* begin Supplied material *

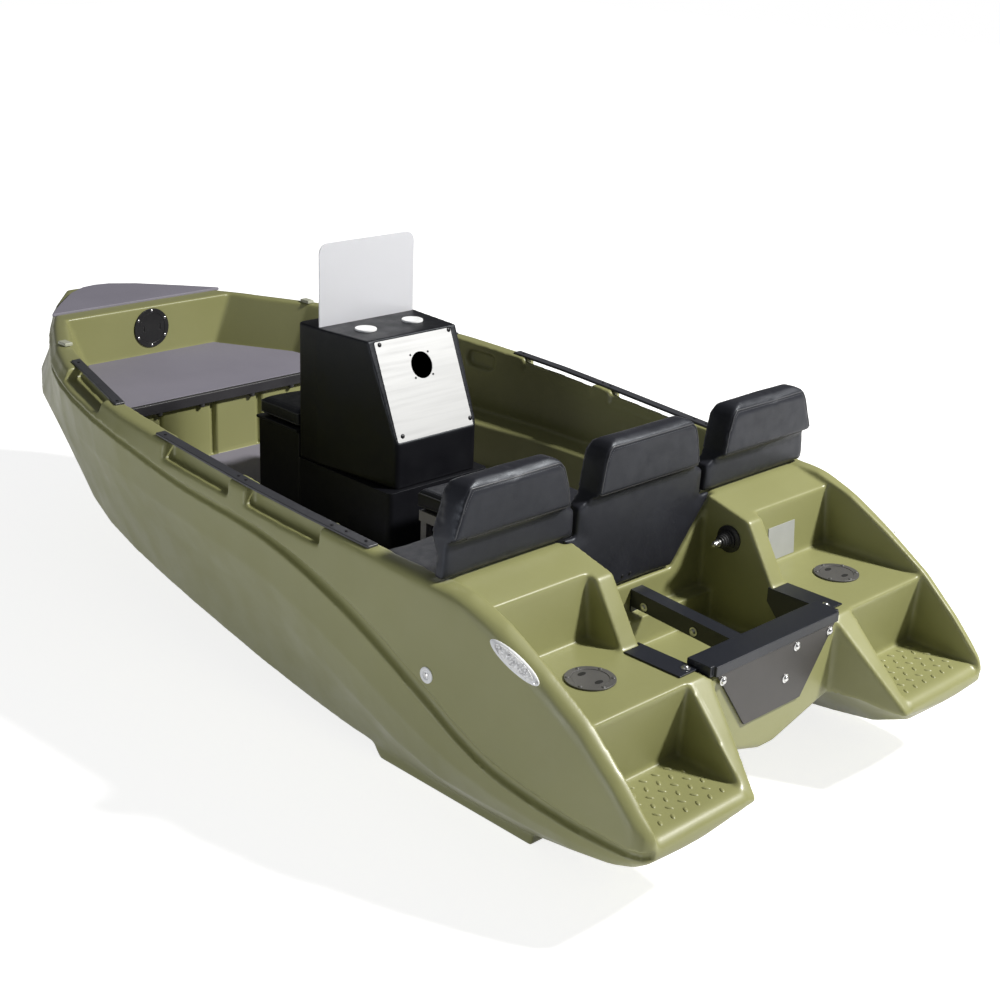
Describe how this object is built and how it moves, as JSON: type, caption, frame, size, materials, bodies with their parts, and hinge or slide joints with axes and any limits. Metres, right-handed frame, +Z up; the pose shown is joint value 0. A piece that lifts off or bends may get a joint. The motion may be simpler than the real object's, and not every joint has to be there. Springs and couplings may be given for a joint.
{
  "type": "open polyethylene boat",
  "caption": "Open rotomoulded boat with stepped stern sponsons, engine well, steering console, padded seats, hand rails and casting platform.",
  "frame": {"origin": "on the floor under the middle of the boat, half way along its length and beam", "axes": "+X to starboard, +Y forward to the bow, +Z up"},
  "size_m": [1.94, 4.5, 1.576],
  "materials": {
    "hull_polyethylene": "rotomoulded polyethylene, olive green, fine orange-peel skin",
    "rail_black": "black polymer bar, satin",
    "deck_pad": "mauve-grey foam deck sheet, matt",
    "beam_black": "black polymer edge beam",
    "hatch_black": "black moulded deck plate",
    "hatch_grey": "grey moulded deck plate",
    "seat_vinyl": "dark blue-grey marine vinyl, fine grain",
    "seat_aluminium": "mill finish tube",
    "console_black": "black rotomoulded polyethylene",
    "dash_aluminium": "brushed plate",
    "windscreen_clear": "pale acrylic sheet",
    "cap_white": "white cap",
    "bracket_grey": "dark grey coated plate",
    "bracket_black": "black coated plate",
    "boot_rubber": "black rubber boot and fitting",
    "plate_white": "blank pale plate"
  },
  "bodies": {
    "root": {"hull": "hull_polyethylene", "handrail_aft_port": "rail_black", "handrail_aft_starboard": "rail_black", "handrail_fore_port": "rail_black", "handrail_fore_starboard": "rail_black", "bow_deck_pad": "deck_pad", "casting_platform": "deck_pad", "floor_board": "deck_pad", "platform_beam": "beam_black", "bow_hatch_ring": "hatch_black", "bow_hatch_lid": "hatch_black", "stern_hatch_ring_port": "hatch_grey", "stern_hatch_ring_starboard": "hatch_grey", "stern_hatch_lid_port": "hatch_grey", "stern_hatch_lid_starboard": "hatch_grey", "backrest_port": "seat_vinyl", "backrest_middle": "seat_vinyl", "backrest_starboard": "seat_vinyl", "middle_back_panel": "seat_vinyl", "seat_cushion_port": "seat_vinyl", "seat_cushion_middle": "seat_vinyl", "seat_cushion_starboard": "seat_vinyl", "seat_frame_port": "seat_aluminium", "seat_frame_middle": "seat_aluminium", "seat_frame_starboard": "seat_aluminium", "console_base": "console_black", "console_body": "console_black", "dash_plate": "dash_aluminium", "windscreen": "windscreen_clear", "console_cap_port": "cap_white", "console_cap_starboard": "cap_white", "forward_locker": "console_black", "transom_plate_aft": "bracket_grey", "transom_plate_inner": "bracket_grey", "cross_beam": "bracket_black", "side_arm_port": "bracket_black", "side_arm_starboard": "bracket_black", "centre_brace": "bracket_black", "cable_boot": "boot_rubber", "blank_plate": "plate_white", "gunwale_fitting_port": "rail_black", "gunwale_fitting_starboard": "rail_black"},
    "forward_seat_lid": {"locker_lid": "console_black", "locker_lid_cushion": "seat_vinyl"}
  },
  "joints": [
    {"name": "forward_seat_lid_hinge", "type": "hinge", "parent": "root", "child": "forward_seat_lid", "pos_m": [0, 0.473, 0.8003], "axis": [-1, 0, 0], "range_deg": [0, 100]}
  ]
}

* end Supplied material *

### Aim
Copy out every line of the data that includes the word "axes".

### Output of the task
Describe how this object is built and how it moves, as JSON: type, caption, frame, size, materials, bodies with their parts, and hinge or slide joints with axes and any limits. Metres, right-handed frame, +Z up; the pose shown is joint value 0. A piece that lifts off or bends may get a joint. The motion may be simpler than the real object's, and not every joint has to be there. Springs and couplings may be given for a joint.
  "frame": {"origin": "on the floor under the middle of the boat, half way along its length and beam", "axes": "+X to starboard, +Y forward to the bow, +Z up"},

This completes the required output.